One of the most emotive elements in the whole film is Joe Hisaishi’s soundtrack. Practically a staple of the Studio, Hisaishi’s scores rarely, if ever, miss the mark, but the playful tones and powerful composition really invoke the childish wonder that the film is capturing. There’s two iconic songs that you’ll be humming long after the film ends, one is a more traditional Ghibli song, with its awe-inspiring orchestral feeling, while the other is a noticeably bouncy and playful song that plays in over the opening credits, and during the moments of pure joy in the film. The range and scope of emotions that Hisaishi is able to draw out from his music, and how perfectly it meshes with visuals of the film.

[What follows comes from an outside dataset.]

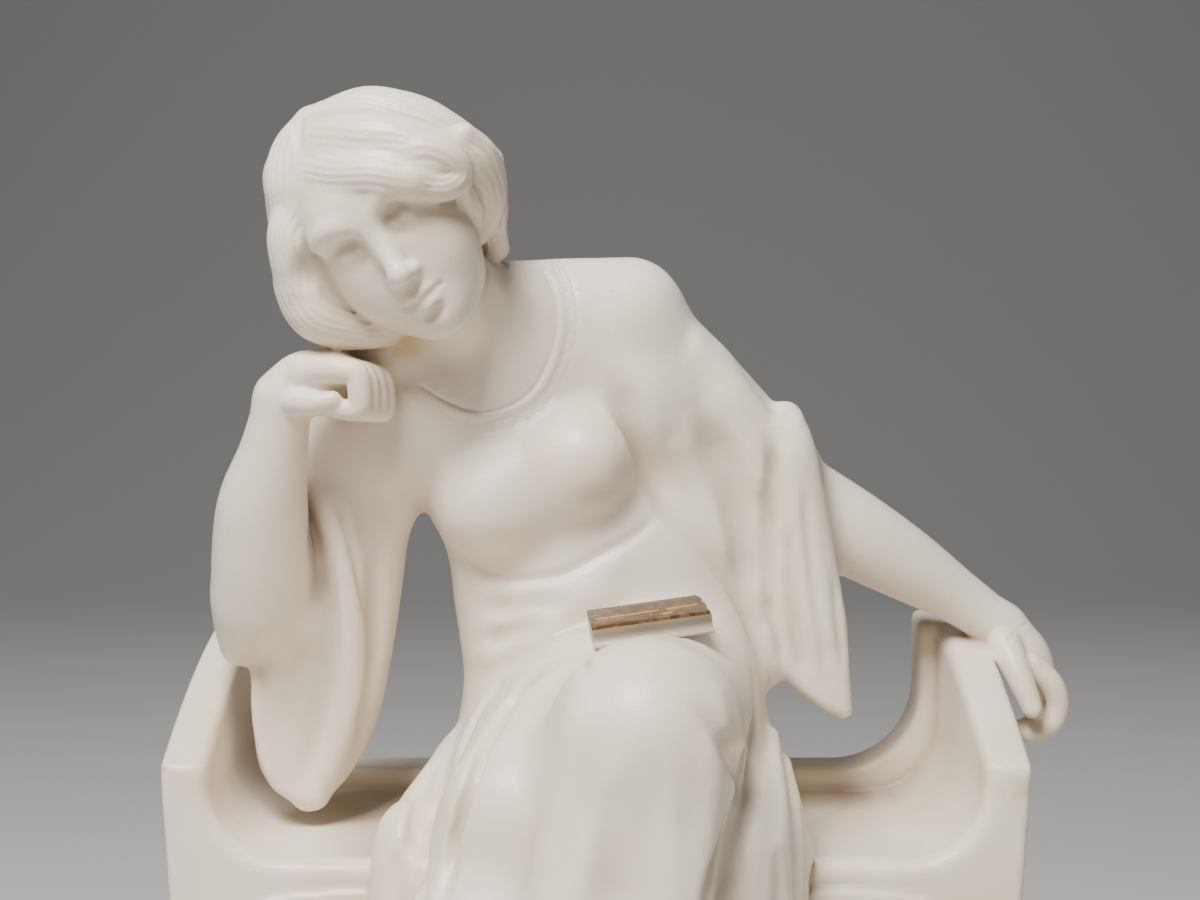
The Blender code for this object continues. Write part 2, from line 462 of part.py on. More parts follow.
def drapery(clay):
    """The folds of the gown, as grooves and ridges along its surface."""
    floor = -SEAT + 2
    # The edge of the upper leg's cloth and the ridge beside it.
    clay.fold([(-3, 57), (-16, 49), (-26, 39), (-32, 26.5), (-36, 11), (-40.5, -4)],
              [1, 2, 2.4, 2.6, 2.6, 2.4], [1, 2.6, 3.2, 3.4, 3.4, 3], 3.2, True)
    clay.fold([(-24, 46), (-34, 33), (-40.5, 18), (-45, -4)], [1.2, 2, 2.4, 2.4], 2, 3.2, True)
    clay.fold([(-29, 27), (-35, 13), (-39.5, -2)], [1.6, 2, 2.2], 2, 2.4)
    clay.fold([(-6, 50), (-10.5, 44), (-14.5, 27), (-19, 5), (-21, -12)], [3, 4.5, 5, 5, 5], 1.4, 5)
    # The broad valley down the middle of the leg, with a narrower cut in it.
    clay.fold([(2, 50), (1, 40), (-0.5, 25), (0, 6), (2, -12)], [3, 6.5, 8, 8.5, 8.5], [1, 4, 6, 6.5, 6],
              6, True)
    clay.fold([(-3, 20), (-5.5, 6), (-7, -12)], [1.5, 2.6, 3], [0.8, 2.4, 3], 3, True)
    clay.fold([(8, 36), (6.5, 24), (5, 14)], [2, 3, 2], 1.4, 3)
    clay.fold([(13, 44), (14.5, 29), (14, 8), (13, -12)], [3, 4.5, 4.5, 4.5], 1.4, 4.5)
    clay.fold([(28, 46), (26.5, 33), (25, 18), (22, 0), (20, -12)], [1.4, 2.4, 2.8, 2.8, 2.8],
              [1.4, 3, 3.6, 3.6, 3.4], 3.6, True)
    clay.fold([(34.5, 42), (34, 28), (33, 12), (29, -8)], [2.4, 3.2, 3.4, 3.4], 1.8, 3.5)
    clay.fold([(43, 33), (40.5, 23), (36, 11), (31, -6)], [1.4, 2, 2.4, 2.6], [2, 3, 3.2, 3], 3.4, True)
    clay.fold([(46.5, 30), (45, 18), (42.5, 4)], [1.6, 2.2, 2.4], 1.6, 2.6)
    # The cloth bunched over the edge of the seat.
    clay.fold([(-45, 21), (-45.8, 14), (-46.5, 5)], [1.2, 2, 1.4], 2.6, 2.6, True)
    clay.fold([(-51, 9), (-50.5, -6), (-49, -18)], [1.8, 2.4, 2.4], 1.8, 3, True)
    clay.fold([(49.5, 24), (50, 8), (49, -12)], [1.6, 2.2, 2.4], 1.4, 3)
    clay.fold([(45.5, 14), (46, 2), (45, -14)], [1.2, 1.8, 2], 1.8, 2.6, True)
    # The same folds run on down to the hem.
    grooves = [(-36, -42, 2.6), (-27, -31, 2.6), (-12, -14, 3), (2, 4, 6.5), (20, 26, 3), (30, 37, 2.8)]
    ridges = [(-31, -36, 3), (-20, -22, 4), (13, 16, 4), (26, 32, 3.5)]
    for top, foot, radius in grooves + ridges:
        line = [(top + (foot - top) * share, -2 + (floor + 2) * share) for share in (0, 0.33, 0.67, 1.1)]
        if (top, foot, radius) in grooves:
            clay.fold(line, [radius * 0.8, radius, radius, radius * 1.3], radius * 0.85, 4, True)
        else:
            clay.fold(line, [radius * 0.8, radius, radius * 1.1, radius * 1.3], 1.6, 3.5)
    # The seam under the bust, and the cloth below it.
    clay.fold([(-37, 77), (-33.5, 73), (-24, 70.8), (-10, 72.4), (1, 78), (9, 82), (15, 86.5), (19, 92)],
              1.1, 0.9, 1.4, True)
    clay.fold([(-35, 69), (-22, 66.5), (-8, 68), (3, 73), (12, 79)], [1.6, 2.4, 2.4, 2.4, 1.6], 0.8, 3)
    clay.fold([(-36, 56), (-20, 60.5), (-3.5, 65.5), (8, 70)], [2, 3, 3, 2], 1, 4)
    clay.fold([(-37, 60.5), (-21, 64), (-5, 66)], [1.2, 2, 1.4], 0.9, 3, True)
    clay.fold([(-38, 44), (-28, 50), (-16, 56.5), (-6, 61)], [2, 2.8, 3, 2], 1.2, 3.5)
    clay.fold([(-37.5, 50), (-26, 55.5), (-13, 60.5)], [1.2, 2, 1.4], 1, 3, True)
    clay.fold([(26, 52.5), (32.5, 39.5), (36.5, 26.5)], [2, 3, 2.5], 1.2, 4, True)
    # Between the body and the left sleeve.
    clay.fold([(3, 137), (5.5, 124), (9.5, 115), (13.5, 102), (19, 90.5), (29, 79), (38.5, 66),
               (45.5, 49.5), (47, 40)], [2.4, 3.6, 3.8, 3.4, 3, 2.4, 2, 1.8, 1.5], [0.8, 2.6, 4, 4.2, 3.6,
                                                                                    3, 2.6, 2.2, 2], 4, True)
    # Down the back, fanning out from between the shoulders to the seat.
    for top, foot in ((-26, -34), (-17, -19), (-6, -3), (5, 14), (15, 30)):
        line = [(top, 112), ((top + foot) / 2, 80), (foot, 48), (foot * 1.15, 16)]
        clay.fold(line, [2, 3, 3.4, 3], 1.6, 5, True, side=1)


def sculpt():
    """The whole block: bench, figure and base."""
    half = BENCH_HALF + EDGE
    front = BENCH_DEEP + EDGE - PLINTH_DEPTH / MODULE
    low = (-half - 3, min(front - 4, -100), -SEAT - PLINTH - 2)
    high = (max(half + 3, 137), BENCH_DEEP + EDGE + 3, 208)
    clay = Clay(low, high, GRAIN)
    bench(clay)
    figure = Clay(low, high, GRAIN)
    for form in (torso, right_arm, left_arm, left_sleeve, lap_and_skirt, drapery):
        form(figure)
    axes = turn(roll=-34, pitch=18, yaw=-12)
    figure.stamp(head(), HEAD_PLACE - axes @ np.array((0, 0, 28)) * HEAD_SCALE, axes, HEAD_SCALE, 1.5)
    hair(figure)
    clay.field = smooth_min(clay.field, figure.field, 2)
    # Nothing of the figure goes lower than the inside of the base.
    height = clay.low[2] + clay.step * np.arange(clay.size[2])
    clay.field = np.maximum(clay.field, (-SEAT - 2 - height).astype(np.float32))
    plinth(clay)
    return clay


def part_touching(field):
    """Fills the few cells where the surface would touch itself along an edge or at a corner."""
    for _ in range(12):
        inside = field < 0
        found = 0
        for axis in range(3):
            turned = np.moveaxis(field, axis, 0)
            solid = np.moveaxis(inside, axis, 0)
            a, b = solid[:, :-1, :-1], solid[:, 1:, :-1]
            c, d = solid[:, :-1, 1:], solid[:, 1:, 1:]
            places = np.argwhere((a & d & ~b & ~c) | (~a & ~d & b & c))
            found += len(places)
            for i, j, k in places:
                turned[i, j:j + 2, k:k + 2] = np.minimum(turned[i, j:j + 2, k:k + 2], -0.01)
        inside = field < 0
        corners = [inside[i:inside.shape[0] - 1 + i, j:inside.shape[1] - 1 + j, k:inside.shape[2] - 1 + k]
                   for i in (0, 1) for j in (0, 1) for k in (0, 1)]
        total = sum(c.astype(np.int8) for c in corners)
        for n in range(4):
            near, far = corners[n], corners[7 - n]
            for i, j, k in np.argwhere(((total == 2) & near & far) | ((total == 6) & ~near & ~far)):
                found += 1
                cell = field[i:i + 2, j:j + 2, k:k + 2]
                cell[...] = np.minimum(cell, -0.01)
        if not found:
            return


def skin(clay):
    """Points and four-sided faces of the clay's surface."""
    f = clay.field
    part_touching(f)
    inside = f < 0
    nx, ny, nz = f.shape
    corners = [(n & 1, (n >> 1) & 1, (n >> 2) & 1) for n in range(8)]
    total = sum(inside[i:nx - 1 + i, j:ny - 1 + j, k:nz - 1 + k].astype(np.int8) for i, j, k in corners)
    cells = np.argwhere((total > 0) & (total < 8)).astype(np.int32)
    number = np.full(total.shape, -1, np.int32)
    number[tuple(cells.T)] = np.arange(len(cells))
    value = {c: f[tuple((cells + c).T)] for c in corners}
    place = np.zeros((len(cells), 3))
    count = np.zeros(len(cells))
    for axis in range(3):
        for corner in corners:
            if corner[axis]:
                continue
            other = tuple(1 if i == axis else c for i, c in enumerate(corner))
            a, b = value[corner], value[other]
            crossing = (a < 0) != (b < 0)
            place[crossing] += corner
            place[crossing, axis] += a[crossing] / (a[crossing] - b[crossing])
            count[crossing] += 1
    points = clay.low + clay.step * (cells + place / count[:, None])
    faces = []
    for axis in range(3):
        first = np.moveaxis(inside, axis, 0)
        edges = np.argwhere(first[:-1] != first[1:])
        out = first[tuple(edges.T)]
        grid = np.moveaxis(number, axis, 0)
        ring = [grid[edges[:, 0], edges[:, 1] + j, edges[:, 2] + k] for j, k in ((-1, -1), (0, -1), (0, 0), (-1, 0))]
        quads = np.stack(ring, 1)
        flip = ~out if axis != 1 else out
        quads[flip] = quads[flip][:, ::-1]
        faces.append(quads)
    return outer_shell(points, np.concatenate(faces))


def outer_shell(points, faces):
    """Keeps the largest connected surface, so that no small hollow is sealed inside."""
    label = np.arange(len(points))
    while True:
        lowest = label[faces].min(1)
        new = label.copy()
        for corner in range(4):
            np.minimum.at(new, faces[:, corner], lowest)
        new = new[new]
        if (new == label).all():
            break
        label = new
    kept = label == np.bincount(label).argmax()
    number = np.cumsum(kept) - 1
    return points[kept], number[faces[kept[faces[:, 0]]]]


def to_metres(points):
    """From modules at the seat to metres at the middle of the base's underside."""
    return np.array(points) * MODULE + (0, SHIFT, SEAT_HEIGHT + PLINTH_THICKNESS)


def material(name, colour, roughness, metallic=0.0):
    made = bpy.data.materials.new(name)
    made.use_nodes = True
    shader = made.node_tree.nodes["Principled BSDF"]
    shader.inputs["Base Color"].default_value = (*colour, 1)
    shader.inputs["Roughness"].default_value = roughness
    shader.inputs["Metallic"].default_value = metallic
    return made


def new_object(name, points, faces, stuff):
    mesh = bpy.data.meshes.new(name)
    mesh.from_pydata([tuple(p) for p in points], [], [tuple(f) for f in faces])
    mesh.validate()
    made = bpy.data.objects.new(name, mesh)
    bpy.context.scene.collection.objects.link(made)
    mesh.materials.append(stuff)
    return made


def book_section():
    """The book's end outline, front to back and up: thin lower lip, hollow fore edge, cover on top."""
    front = -BOOK_DEPTH / 2
    back = BOOK_DEPTH / 2
    block_top = LIP_THICKNESS + BLOCK_THICKNESS
    top = block_top + COVER_THICKNESS
    page = front + COVER_OVERHANG
    outline = [(front, 0), (back, 0), (back, top), (front, top), (front, block_top)]
    steps = 6
    for n in range(steps + 1):
        share = n / steps
        outline.append((page + FORE_EDGE_HOLLOW * math.sin(math.pi * share), block_top - BLOCK_THICKNESS * share))
    outline.append((front, LIP_THICKNESS))
    return outline


def lay_on_lap(made):
    made.location = to_metres(BOOK_PLACE)
    made.rotation_euler = [math.radians(t) for t in BOOK_TURN]


def make_book():
    section = book_section()
    half = BOOK_LENGTH / 2
    points = [(x, y, z) for x in (-half, half) for y, z in section]
    n = len(section)
    faces = [tuple(reversed(range(n))), tuple(range(n, 2 * n))]
    faces += [(i, (i + 1) % n, n + (i + 1) % n, n + i) for i in range(n)]
    made = new_object("book", points, faces, material("gilt book", (0.42, 0.27, 0.10), 0.45))
    lay_on_lap(made)
    return made


def make_book_seat():
    """A box that cuts the flat seat for the book into the lap."""
    half_x = BOOK_LENGTH / 2 + CLEARANCE
    half_y = BOOK_DEPTH / 2 + CLEARANCE
    high = 3 * (BLOCK_THICKNESS + COVER_THICKNESS + LIP_THICKNESS)
    corners = [(x, y, z) for z in (-CLEARANCE, high) for y in (-half_y, half_y) for x in (-half_x, half_x)]
    faces = [(0, 2, 3, 1), (4, 5, 7, 6), (0, 1, 5, 4), (2, 6, 7, 3), (0, 4, 6, 2), (1, 3, 7, 5)]
    made = new_object("book_seat_cutter", corners, faces, material("cutter", (1, 0, 0), 0.5))
    lay_on_lap(made)
    made.hide_render = True
    made.display_type = "WIRE"
    return made


def make_reader():
    points, faces = skin(sculpt())
    made = new_object("seated_reader", to_metres(points), faces, material("pale alabaster", (0.80, 0.74, 0.65), 0.35))
    thin = made.modifiers.new("facets", "DECIMATE")
    thin.ratio = FACETS / (2 * len(faces))
    seat = made.modifiers.new("book seat", "BOOLEAN")
    seat.operation = "DIFFERENCE"
    seat.solver = "EXACT"
    seat.object = make_book_seat()
    return made


def main():
    for old in list(bpy.data.objects):
        bpy.data.objects.remove(old)
    make_reader()
    make_book()


main()
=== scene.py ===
"""Reading girl statue: carves the seated reader and her book, and sets a plain stage.

The figure is built like clay. Blocks of space hold the distance to the surface: one coarse block for the
whole and finer ones over the head and the hands. Round forms are blended in, folds and lines are cut, and
each block is then skinned. Points of the figure are in modules, a two-hundredth of its height, measured
from the middle of the bench's front face at the level of the seat: x to the viewer's right, y back, z up.
"""
import math

import bmesh
import bpy
import numpy as np
from bpy.props import FloatProperty, FloatVectorProperty, IntProperty, PointerProperty
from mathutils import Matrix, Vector


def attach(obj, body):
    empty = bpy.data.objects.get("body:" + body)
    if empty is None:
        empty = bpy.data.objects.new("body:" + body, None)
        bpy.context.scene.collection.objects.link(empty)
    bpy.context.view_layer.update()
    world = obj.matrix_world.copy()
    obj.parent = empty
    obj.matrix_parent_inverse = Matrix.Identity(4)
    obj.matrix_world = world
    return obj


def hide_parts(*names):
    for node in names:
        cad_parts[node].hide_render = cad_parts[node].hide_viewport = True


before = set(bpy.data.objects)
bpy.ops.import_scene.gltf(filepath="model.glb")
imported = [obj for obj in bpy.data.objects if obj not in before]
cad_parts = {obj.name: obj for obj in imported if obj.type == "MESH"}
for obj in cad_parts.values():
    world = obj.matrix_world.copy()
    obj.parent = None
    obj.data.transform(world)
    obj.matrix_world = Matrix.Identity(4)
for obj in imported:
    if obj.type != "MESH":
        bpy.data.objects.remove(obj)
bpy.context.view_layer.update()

bl_info = {
    "name": "Reading Girl Statue",
    "version": (1, 0, 0),
    "blender": (4, 5, 0),
    "location": "3D View > Sidebar > Reading Girl",
    "description": "Carves a seated reading girl with her book and sets a plain stage",
    "category": "Add Mesh",
}

# Sizes that the frame is built on, in metres.
FIGURE_HEIGHT = 0.200
SEAT_HEIGHT = 0.105
PLINTH_EDGE = 0.005
PLINTH_DEPTH = 0.206
PLINTH_THICKNESS = 0.014
CLEARANCE = 0.0003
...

Overall this is a film that holds a rare position in my mind, in that I would be shocked if someone completely did not like this film, but I also completely understand why people wouldn’t rate it as highly as I do. The pacing and lack of a consistent conflict could turn a lot of people away, but on the flip side, the pure joy and emotion that you feel watching these two children is enough to melt even the coldest of hearts. The film moves from joy and happiness, to scary and sadness almost seamlessly, emulating the real-life trials and tribulations these girls experience in such a short time, while merging it with the beautiful fantastical elements and iconography that Ghibli are known for.